In doing so, they also enabled the movement of knowledge across previously distinct practices, often bringing dyeing directly into weaving contexts. Weavers, who had once been entirely reliant on Khatri dyers for coloured yarns and dyed fabrics, began to internalise processes that allowed for greater autonomy over their practice. This was not only an economic shift, but a change in how knowledge, labour, and authorship were organised. Therefore, the intervention of craft NGOs cannot be regarded as simply a ‘revival’ of indigo textiles in Kutch, but a reworking of practices in response to changing conditions of the craft.
A ‘Sacred’ Practice
Ashok’s practice is also about incorporating the region’s indigo dyeing traditions into his work. ‘Finished’ products are made entirely in-house, from dyeing the yarn with indigo, which is now sourced from southern India, to weaving on handlooms and pit looms, and finishing through hand stitching. The Indigo Temple brings multiple stages of dyed textile production under one roof, integrating them into a single, continuous process.
He often conducts unconventional experiments — for instance, playing music around the vats. “Vats become so still and calm when you play sad music… but it still gives these beautiful shades. Indigo vats change with music… your behaviour can change them. Vats feel the energy around them,” he says, admitting that even he was surprised with the results of his musical interventions in the dyeing process. Ashok also recommends cultivating a sensory relationship with the process of dye creation — by tasting or smelling the fermented liquid in vats. According to him, this is the best way to check the bacterial health and pH levels. Observing the colour and appearance of the “indigo flower”— a cluster of dark-blue, foamy bubbles that forms on top when the liquid is stirred — is another way to instantly gauge if a vat is ‘alive’ or ‘dead’. He believes that “true” practitioners stay open to the paths indigo opens up. “You don’t understand that thing [indigo] but that thing is trying to understand you through your way of seeing and working with it,” he says.

Indigo, across the subcontinent, has moved through many lives — plant, pigment, commodity, and symbol. Its meanings have been shaped as much by ecology as by systems of trade and power. Since the British Raj, indigo has been vulnerable to systems of extraction and valuation beyond the control of the communities that produce it. While this history remains critical, it also tethers indigo to a singular narrative of oppression and exploitation. This is where Ashok’s Indigo Temple makes a difference. It reframes indigo through material processes that are shaped by care, ecology, and ‘slow’ craft practices. It speaks to the value created outside commodity value chains of global trade while existing within modern design, craft, and tourist networks. Today, as conversations around sustainability and ‘conscious living’ gain urgency, spaces such as Indigo Temple invite a renewed attention to process, material, and time.
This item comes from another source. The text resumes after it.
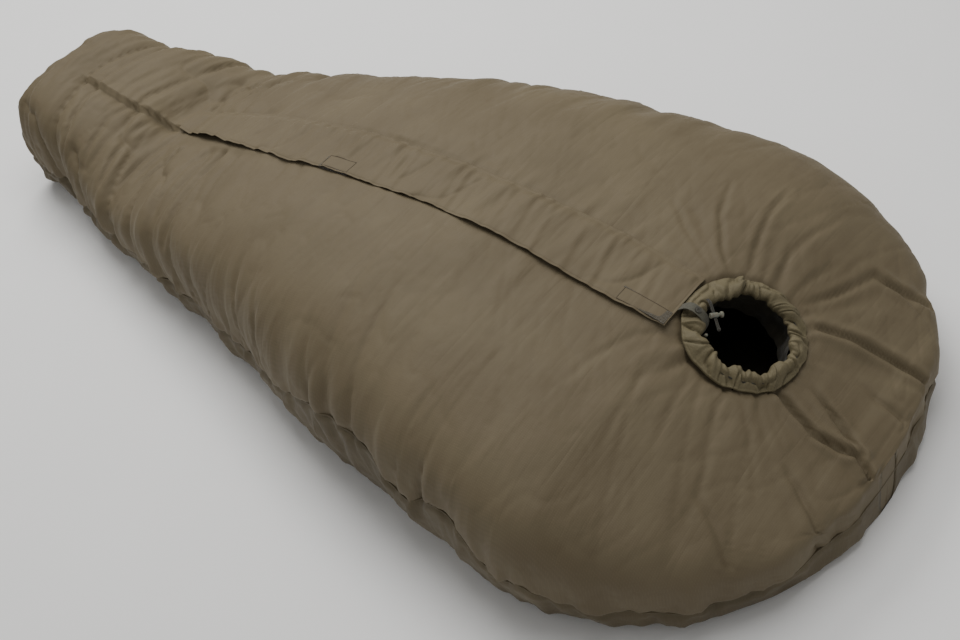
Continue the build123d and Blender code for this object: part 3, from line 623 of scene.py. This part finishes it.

By integrating interdependent craft processes into a self-contained, contemporary artistic practice, the Indigo Temple seeks to resolve the tension between the market, which consistently devalues traditional crafts, and the centuries-old, community-based knowledge preserved by Kutch artisans. It seeks to show that the indigo dyeing and weaving practices of the region are not fixed traditions but dynamic ones that continue to evolve.